Comienza la pieza: transcurre el primer segundo y mente música ya conviven en armonía, la batería propone al cuerpo la cadencia y de inmediato se da la comunión músico-oyente; el ritmo cardiaco parece acoplarse al suave beat de los tarolas, al instante en que los oídos comienzan a identificar con agrado los demás instrumentos. Esa guitarra pausada en ejecución, pero toda excelsa en audición, hace que el sonido deje de ser del creador para ser del que lo escucha; las seis cuerdas y el efecto sonoro perduran a lo largo de la canción haciendo de la parte rítmica un componente imprescindible para el agrado. Los sintetizadores aparecen al vaivén de la resonancia como ecos planificados para hacer del ambiente un sitio perfecto para la conjunción musical. En todo momento están las líneas del bajo haciendo vibrar al cuerpo desde la primera nota y aportando sensibilidad extrema al audio. Cuando la mente está inmiscuida del todo con la melodía llega la voz: esa voz que agrada y que hipnotiza, y que por más que se intente darle un lugar específico, sigue siendo parte de un magnífico todo, pero es imposible no colmarse de agrado con ella. La lírica es simple, pero nunca vana, no da mensajes rebuscados (y qué mejor) pero propone, lo que la hace sencilla para el gusto.

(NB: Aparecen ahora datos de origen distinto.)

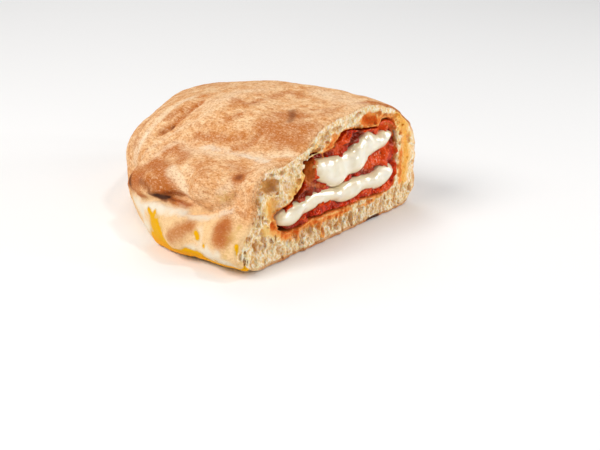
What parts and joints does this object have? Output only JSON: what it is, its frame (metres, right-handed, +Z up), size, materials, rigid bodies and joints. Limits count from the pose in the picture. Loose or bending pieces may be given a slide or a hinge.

Poco más de tres minutos bastan para apreciar este trabajo de gran calidad, y aunque el volumen es opcional, el “paro” nunca es parte de la expectativa. A lo largo de la canción la mente se adapta al ambiente y se embelesa con lo que percibe. Los tímpanos se limitan a prendarse de las caricias y el estado anímico parece calmado, aún con movimientos irreflexivos de las extremidades. En el recuerdo queda la creatividad de la realización y en el gusto quedan los sonidos regalados. El último platillo avisa que la canción llegó a su fin, dejando opción abierta para escucharla de nuevo.